Галифакс сообщал в отчете, что Майский был «явно смущен», отвечая на эти вопросы. Майский же, в своем отчете об этой встрече тоже указывал, что министр был явно не в своей тарелке. «Галифакс был очень натянут и неестественен, говорил медленно, выдавливающим голосом и осторожно взвешивая выражения, часто останавливался и подолгу смотрел в потолок. Был подчеркнуто вежлив даже в моменты, когда в ходе разговора я переходил в атаку, что было несколько раз. Все время чувствовалось, что, глядя на меня, Галифакс мысленно задает вопрос: враг ты или не враг?» Ясно, что британское правительство искало ответа прежде всего на этот вопрос. Отчет Майского о беседе вполне согласуется с отчетом Галифакса, в нем не упоминается только о саркастических замечаниях министра относительно предшествующей советской политики и о его собственном смущении, если оно на самом деле было. Майский обещал довести эти вопросы до сведения своего правительства, что и сделал незамедлительно.21
Можно допустить, что и Майский и Галифакс были смущены ситуацией, хотя никто не заставляет с этим соглашаться. Прошло два месяца с тех пор, как Майский в последний раз виделся с Галифаксом и теперешнюю советскую позицию было не так-то легко защищать. Впрочем, так же как и британскую, имея в виду путаницу, накопившуюся в процессе англо-франко-советских переговоров за весну и лето. Иногда случались смешные ситуации после встречи Майского с британскими официальными лицами. Можете себе представить посла и министра, спешащих в свои кабинеты, и секретарей, которые торопятся записать их воспоминания об этой и последующих встречах. Историки должны быть благодарны им за такую аккуратность.

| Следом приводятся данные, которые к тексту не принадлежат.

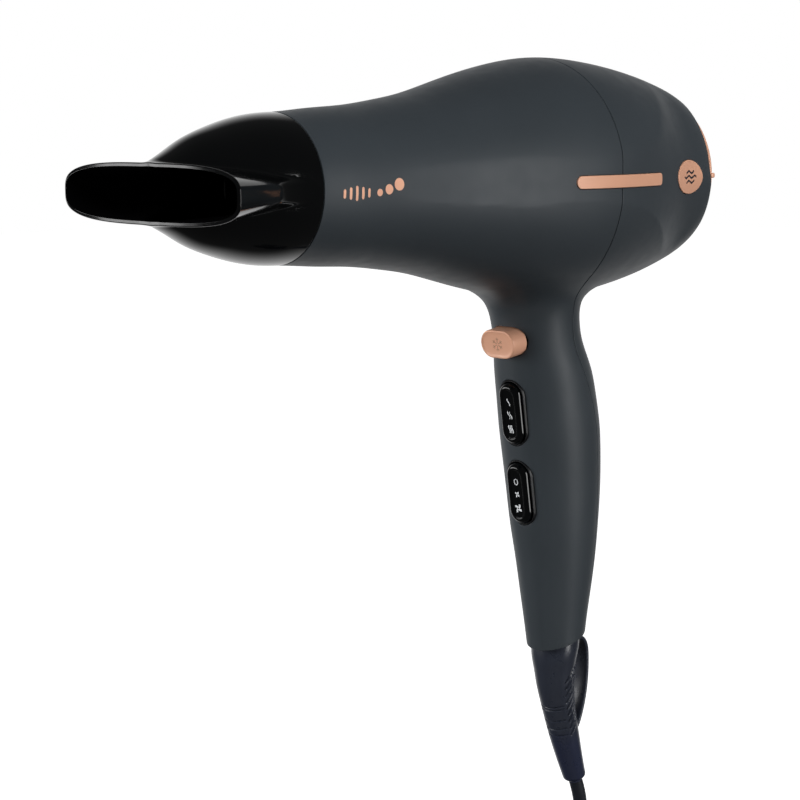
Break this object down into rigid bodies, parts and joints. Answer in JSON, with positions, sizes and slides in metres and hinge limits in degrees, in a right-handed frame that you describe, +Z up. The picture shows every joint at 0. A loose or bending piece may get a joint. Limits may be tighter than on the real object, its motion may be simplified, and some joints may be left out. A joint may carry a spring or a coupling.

Ответ железного Молотова Майскому был резким и не сулящим ничего хорошего. «Англия, если она действительно хочет, могла бы начать с СССР переговоры о торговле, так как СССР остается и думает остаться нейтральным в отношении войны в Западной Европе, если, конечно, сама Англия своим поведением в отношении СССР не толкнет его на путь вмешательства в эту войну». Судьба Польши, Добавлял Молотов, зависела от многих факторов и противодействующих друг другу сил. В данный момент предсказать исход всего этого было невозможно.22
На следующий день 27 сентября Майский передал Молотову краткое послание Форин офиса. В нем Галифакс не смог удержаться от довольно едких комментариев о непредсказуемости нынешней и всей предыдущей советской политики. Какого рода действия требуются от нас, спрашивал Галифакс, чтобы заставить Советский Союз отказаться от своего нейтралитета? Посол «не смог дать сколь-нибудь вразумительного ответа».23
Несмотря на столь прохладное отношение Москвы, Майский все же хотел, похоже, проложить для англичан пусть узкую, но дорожку, и побудить Форин офис к сближению с советским правительством. В Лондоне на этот счет были самые разные мнения. Сидс в Москве просто мечтал о том, чтобы «вбить клин между двумя агрессорами».24 Форин офис придерживался того же мнения и подумывал о посылке еще одной миссии в Москву. «Я готов предпринять любые практические шаги, — говорил Кадоган, — чтобы попытаться как можно дальше развести Германию и Советский Союз, а позднее, если окажется возможным, опять заставить его помогать нам и нашим друзьям». Посылка еще одной миссии в Москву представлялась однако нецелесообразной. Эту позицию разделял Ванситтарт, влияние которого было теперь невелико: «...Я надеюсь, что мы не падем так низко. Мы и так получили здоровенный пинок под зад. Можем получить и кое-что похуже и гораздо болезненней; но сейчас мы имеем по крайней мере моральную компенсацию в виде мнения других стран. А если унизимся до поездки в Москву, то потеряем и это. Давайте всеми средствами воздерживаться от ответа враждебностью на враждебность и сохраним на лице пусть кислую, но улыбку. И только не это!» Даже этот всегда реалистично мыслящий человек был разочарован и испытывал смущение за свое прошлое стремление к англо-советскому сближению.